Levine argues that Darwin was a man and scientist driven mainly by a love of the natural world and man himself, and that he adopts this love as a model for enchanted secularism. Taking the perspective of a literary critic, he analyses different "uses" to which Darwin's ideas have been put, as well as his writings and aspects of his life, leading us to discover a form of alternative enchantment in Darwin's work and life to that of religion, in which the world does not appear as mechanistic and brutal but rich in meaning and value.
Based on this unusual interpretation, Darwin Loves You strongly asserts the idea of a naturalistic ethics that can provide the basis to a new vision of the relationship between man and Nature.
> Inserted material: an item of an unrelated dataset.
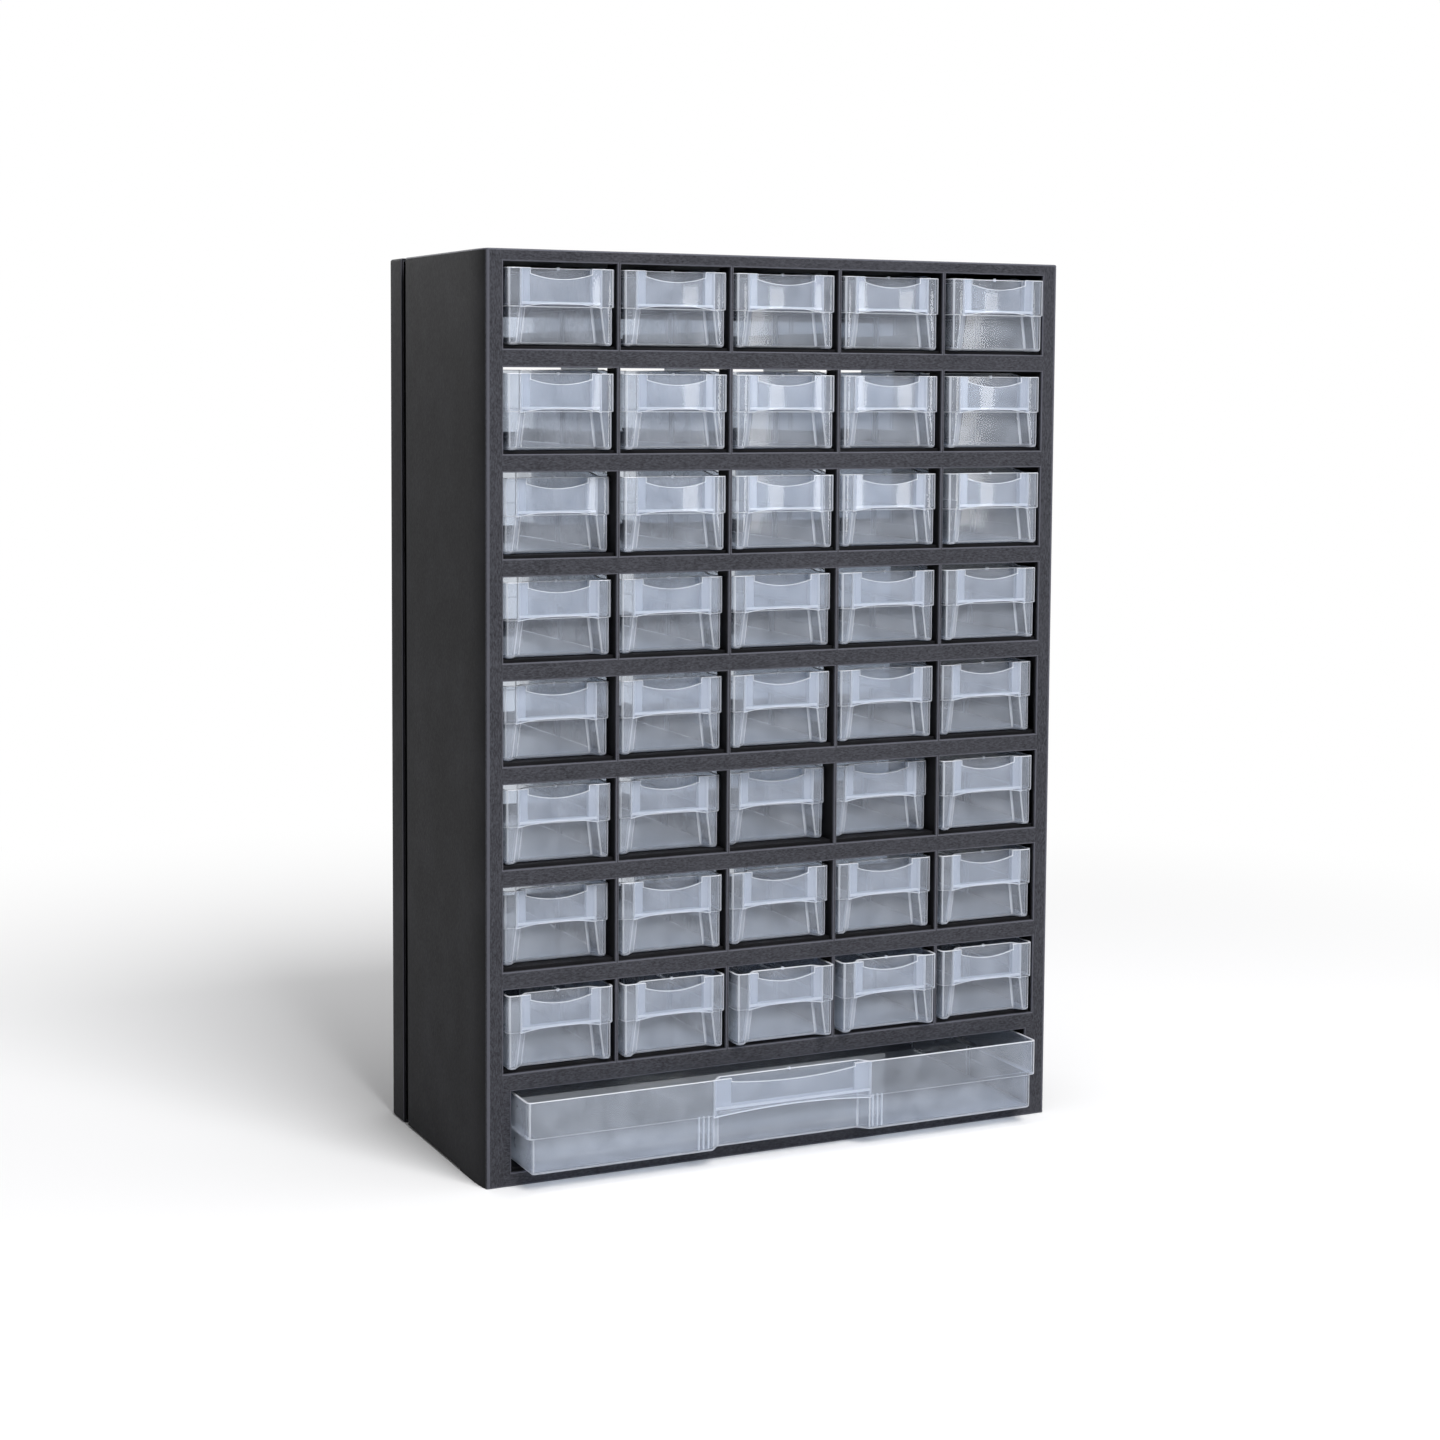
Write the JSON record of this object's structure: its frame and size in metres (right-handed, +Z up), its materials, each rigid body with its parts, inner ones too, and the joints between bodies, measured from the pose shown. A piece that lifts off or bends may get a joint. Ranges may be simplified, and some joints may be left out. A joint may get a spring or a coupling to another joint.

Darwin loves you is part of the collection International Lectures on Nature and Human Ecology. A series of editions that offer the possibility of focusing, with the help of scientists, naturalists and philosophers, on the system of relationships that links man and nature. It is, in fact, increasingly obvious that evolution is not possible without nature, and it is exactly in the context of the new science, qualitative and probabilistic, that the undeniable value of natural as opposed to synthetic production and genetic modification is strengthened. The purpose of this collection is to give voice to the avant-garde lines of thought that deal with these subjects in an international perspective. It intends to help us understand a little more of the relationship between our species and the environment in which we live and therefore to help blaze the trail towards a future different from what we now glimpse in the horizon.
George Levine is Professor Emeritus of English at Rutgers University. He has written many books on literature and culture in the Victorian age, and on the relationship between literature and science, including Darwin and the Novelists: Patterns of Science in Victorian Fiction. He has also edited a recent edition of Darwin's Origin of the Species for Barnes and Noble.